Undercover videotaping of farm animal abuse...

...has prompted "food libel" or "food disparagement" laws in a dozen states, aimed at protecting powerful agribusiness interests that apparently have something to hide. Here's a video report from U.C. Berkeley News21 students.

2008 Presidential Election: A Huffpost citizen journalist had impacthe Bus" project

Mayhill Fowler says she didn't hide that she was recording ex-President Clinton's angry words ("sleazy" . . . "slimy" . . . "dishonest" . . . "scumbag") about a Vanity Fair reporter, while he greeted voters in public as he campaigned for his wife in June 2008. BUT Clinton obviously did not know Fowler was a HuffPost "citizen journalist." Should she have ID'd herself? (She clearly got a more honest take from Clinton than if he'd known she was a journalist.)
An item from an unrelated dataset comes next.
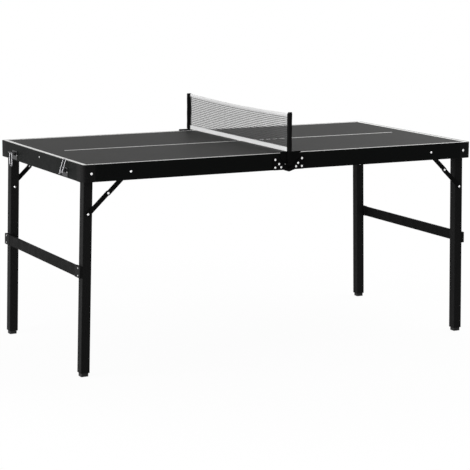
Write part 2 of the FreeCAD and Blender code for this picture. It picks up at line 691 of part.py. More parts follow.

Shouldn't public figures know nowadays that anything said in public -- especially rants (or racism) -- will be recorded and available forever? Exhibits A (and A1) and B.

Mayhill Fowler's earlier reporting scoop that launched "Bittergate" uproar. The Bittergate of 2012 campaign: "47%-gate."

Tuesday, April 1, 2014

Mainstream TV News Can Have Standardized Content . . . and Format

A BBC correspondent lampoons the sameyness (and cliches) of  mainstream TV news reports.

Mainstream Media Coverage of Edward Snowden

I wrote this piece on how some in mainstream media reacted to Snowden and his revelations of widespread surveillance of Americans who are not suspected of a crime.

Blogger Took Ethical Action

Here's an example of a blogger acting quite professionally and ethically. Ken Krayeske, who famously questioned University of Connecticut's basketball coach about his huge taxpayer-paid salary -- announced in Oct. 2009 that he wouldn't be covering Hartford City Hall because his girlfriend had a job there. If he'd disclosed the relationship and kept covering City Hall, that  might have been sufficient from an ethical standpoint.